Night of the Hunchback (شب قوزی) is a 1965 Iranian film comedy, directed and produced by Farrokh Ghaffari. The film script was based on a story from One Thousand and One Nights, but arranged for modern city life in Tehran. This was Ghaffari's third film after Jonub-e Shahr (The South of the City) and Arous Kodumeh? (Which One is Bride) which both didn't have a good grossing. Jalal Moghadam (another intellectual film director) and George Lichensky (an Iranian-Assyrian cinematographer) encouraged Ghaffari to make this film. At first the story was set in the medieval times as in the ancient stories of One Thousand and One Nights occurred. However, the censorship office forced Ghaffari to turn the story of the film to a modern setting.

==Plot==

Night of the Hunchback

Asghar Ghuzi (The Hunchback) is a member of a Persian traditional comedy troupe who perform in theatres or rich people’s houses.

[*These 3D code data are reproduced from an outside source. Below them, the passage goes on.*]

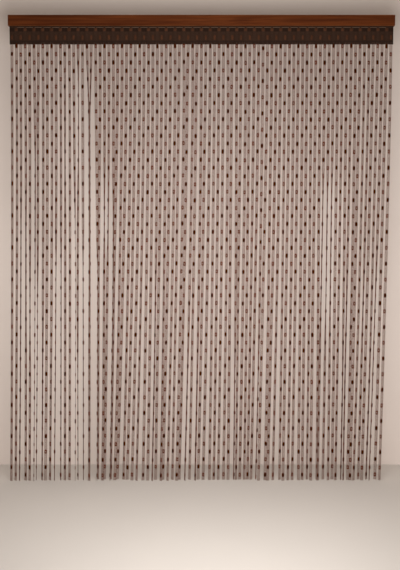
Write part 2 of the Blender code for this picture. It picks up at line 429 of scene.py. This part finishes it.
def path_mesh(name, paths):
    """Open lines as one mesh. Each path is (points, across at each point, tone, bow)."""
    mesh = bpy.data.meshes.new(name)
    points = []
    across = []
    tones = []
    bows = []
    edges = []
    for line, sideways, tone, bow in paths:
        first = len(points)
        points += line
        across += sideways
        tones += [tone] * len(line)
        bows += [bow] * len(line)
        edges += [(first + i, first + i + 1) for i in range(len(line) - 1)]
    mesh.from_pydata([tuple(p) for p in points], edges, [])
    sides = [value for side in across for value in side]
    mesh.attributes.new("across", "FLOAT_VECTOR", "POINT").data.foreach_set("vector", sides)
    mesh.attributes.new("tone", "FLOAT", "POINT").data.foreach_set("value", tones)
    mesh.attributes.new("bow", "FLOAT", "POINT").data.foreach_set("value", bows)
    return mesh


def straight(start, end, tone, parts):
    """A straight path from start to end, in equal parts, that faces the front."""
    line = [Vector(start).lerp(Vector(end), i / parts) for i in range(parts + 1)]
    return line, [(1, 0, 0)] * (parts + 1), tone, 0.0


def flat_cloth(name, low, high, thickness, columns, rows, wave):
    """A thin closed sheet between two corners that stands a little unevenly."""
    bm = bmesh.new()
    sides = []
    for face_y in (-thickness / 2, thickness / 2):
        grid = []
        for row in range(rows + 1):
            z = low.z + (high.z - low.z) * row / rows
            free = 1 - row / rows
            grid.append([])
            for column in range(columns + 1):
                x = low.x + (high.x - low.x) * column / columns
                turn = math.tau * column / GROUND_WAVE_COLUMNS
                bulge = wave * free * math.sin(turn) * math.sin(column)
                grid[-1].append(bm.verts.new((x, face_y + bulge, z)))
        sides.append(grid)
        for row in range(rows):
            for column in range(columns):
                below, above = grid[row], grid[row + 1]
                bm.faces.new((below[column], below[column + 1], above[column + 1], above[column]))
    front, back = sides
    rim = [(0, column) for column in range(columns)]
    rim += [(row, columns) for row in range(rows)]
    rim += [(rows, column) for column in range(columns, 0, -1)]
    rim += [(row, 0) for row in range(rows, 0, -1)]
    for (row, column), (next_row, next_column) in zip(rim, rim[1:] + rim[:1]):
        bm.faces.new(
            (
                front[row][column],
                front[next_row][next_column],
                back[next_row][next_column],
                back[row][column],
            )
        )
    bmesh.ops.recalc_face_normals(bm, faces=bm.faces)
    mesh = bpy.data.meshes.new(name)
    bm.to_mesh(mesh)
    bm.free()
    mesh.shade_smooth()
    obj = bpy.data.objects.new(name, mesh)
    bpy.context.collection.objects.link(obj)
    return obj


dark_weave = heading_finish()
heading_cloth = flat_cloth(
    "heading_cloth",
    Vector((heading_low.x, 0, root_z)),
    heading_high,
    GROUND_THICKNESS,
    RIBBON_COUNT * 2,
    GROUND_ROWS,
    GROUND_WAVE,
)
heading_cloth.data.materials.append(dark_weave)

TUBES = tube_tree()
chain_paths = []
for chain in range(RIBBON_COUNT * CHAINS_A_PITCH):
    chain_x = heading_low.x + (chain + 0.5) * pitch / CHAINS_A_PITCH
    from_middle = abs(chain % CHAINS_A_PITCH + 0.5 - CHAINS_A_PITCH / 2)
    tone = CHAIN_TONE if from_middle < CHAINS_OVER_RIBBON / 2 else 0.0
    start, end = (chain_x, 0, heading_high.z), (chain_x, 0, root_z)
    chain_paths.append(straight(start, end, tone, CHAIN_PARTS))
heading_chains = grow(
    "heading_chains",
    path_mesh("heading_chains", chain_paths),
    TUBES,
    {
        "Yarn Count": 1,
        "Radius": CHAIN_RADIUS,
        "Sides": 6,
        "Wander": CHAIN_WANDER,
        "Wander Scale": CHAIN_WANDER_SCALE,
        "Material": dark_weave,
    },
)

pick_paths = []
for pick in range(int(heading_height / PICK_PITCH)):
    pick_z = root_z + (pick + 0.5) * PICK_PITCH
    start, end = (heading_low.x, 0, pick_z), (heading_high.x, 0, pick_z)
    pick_paths.append(straight(start, end, PICK_TONE, RIBBON_COUNT))
heading_picks = grow(
    "heading_picks",
    path_mesh("heading_picks", pick_paths),
    TUBES,
    {"Yarn Count": 1, "Radius": PICK_RADIUS, "Sides": 6, "Material": dark_weave},
)
for piece in (heading_cloth, heading_chains, heading_picks):
    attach(piece, "root")
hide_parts("heading")


# A pale thread runs along the heading's top edge, close under the rail. It is
# polyester, laid in while the band is made, and it dips behind the cloth at
# every second ribbon.

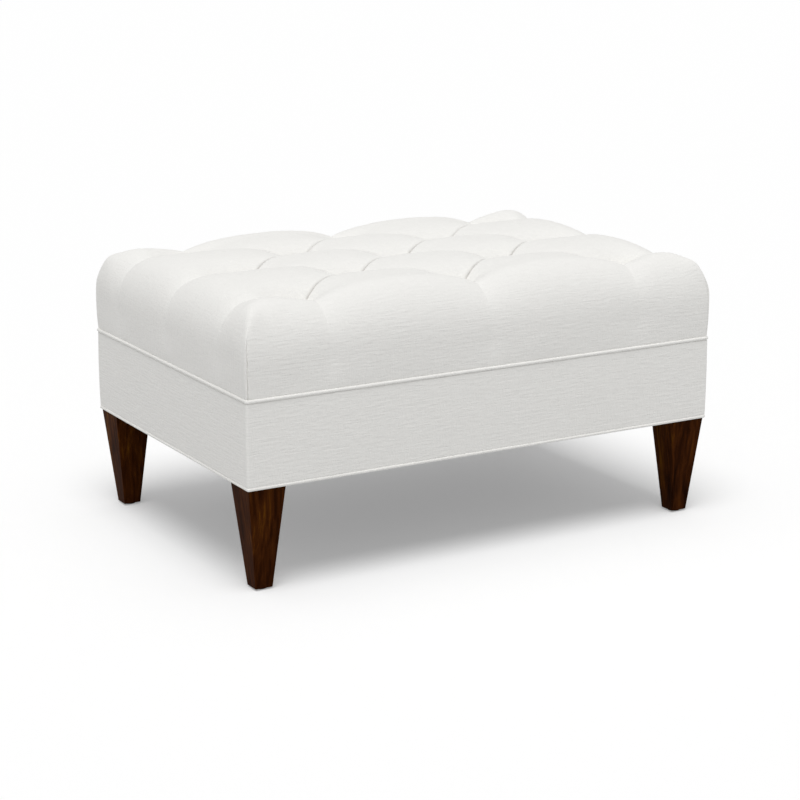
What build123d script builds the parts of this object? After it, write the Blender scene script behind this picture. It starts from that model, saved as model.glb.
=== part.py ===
from build123d import *
import os
from math import pi, sin, sqrt

# A tufted ottoman on four tapered legs, in millimetres.
# The origin is on the floor under the middle of the body, +X runs along the long
# side, -Y faces the front and +Z is up.

os.makedirs("parts", exist_ok=True)

# Overall sizes, over the cloth of the band; the cushion's height runs from the deck
# up to the crests of its puffs
body_length = 908.0
body_depth = 605.0
leg_height = 175.7
cushion_height = 163.8

# Clearances: round and soft pieces, and glued joints
soft_gap = 0.3
joint_gap = 0.15

# Legs, their glides and their hanger bolts
leg_top_width = 66.7
leg_foot_width = 31.4
leg_edge = 1.2
glide_diameter = 22.0
glide_thickness = 3.0
bolt_diameter = 8.0
bolt_in_leg = 38.0
bolt_in_post = 24.0
insert_diameter = 12.0
insert_length = 18.0

# Frame: posts in the corners, rails between them, stretchers across, deck on top
post_width = 50.0
rail_height = 130.0
rail_thickness = 22.0
tenon_length = 25.0
tenon_thickness = 12.0
tenon_height = 90.0
stretcher_height = 60.0
stretcher_tenon_length = 10.0
stretcher_tenon_height = 36.0
deck_thickness = 12.0
twine_hole_diameter = 6.0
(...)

One night after the end of a private performance at the residence of a wealthy couple, the landlady (the hostess) gives Asghar a piece of paper, on which is a list of smugglers, to deliver to someone. Asghar goes to the suburbs of the city to have dinner with his friends, but accidentally dies when one of his friends tries to put some food in his mouth by force. His friends, shocked by his sudden death, get rid of his corpse by dumping it next to a barbershop. The owners of the barbershop, who are smugglers and intend to go on a trip, put Asghar's body in the yard of a house where there happens to be a wedding reception. Yet, when they leave the shop, they are suspected by the police. The bride's father finds the dead body and takes it out of town. The hostess is informed of Asghar’s death and goes after a drunken man who found the list of names in Asghar’s pocket by chance. They are tailed and found in a bakery. The police arrive and arrest the woman, the man, and his collaborators.

==Cast==
- Pari Saberi as The hostess
- Paria Hakemi
- Khosrow Sahami as Ahmad the hunchback
- Mohammad Ali Keshavarz as Jamal, The smuggler
- Zakaria Hashemi as Police officer
- Farrokh Ghaffari as Manuch, Smuggler's assistant
- Reza Hushmand
- Farrokhlagha Houshmand
- Farhang Amiri

==Reception==
Critics like Georges Sadoul and Hajir Dariush admired the film. Film was also screened at the 1964/65 Cannes and Locarno festivals.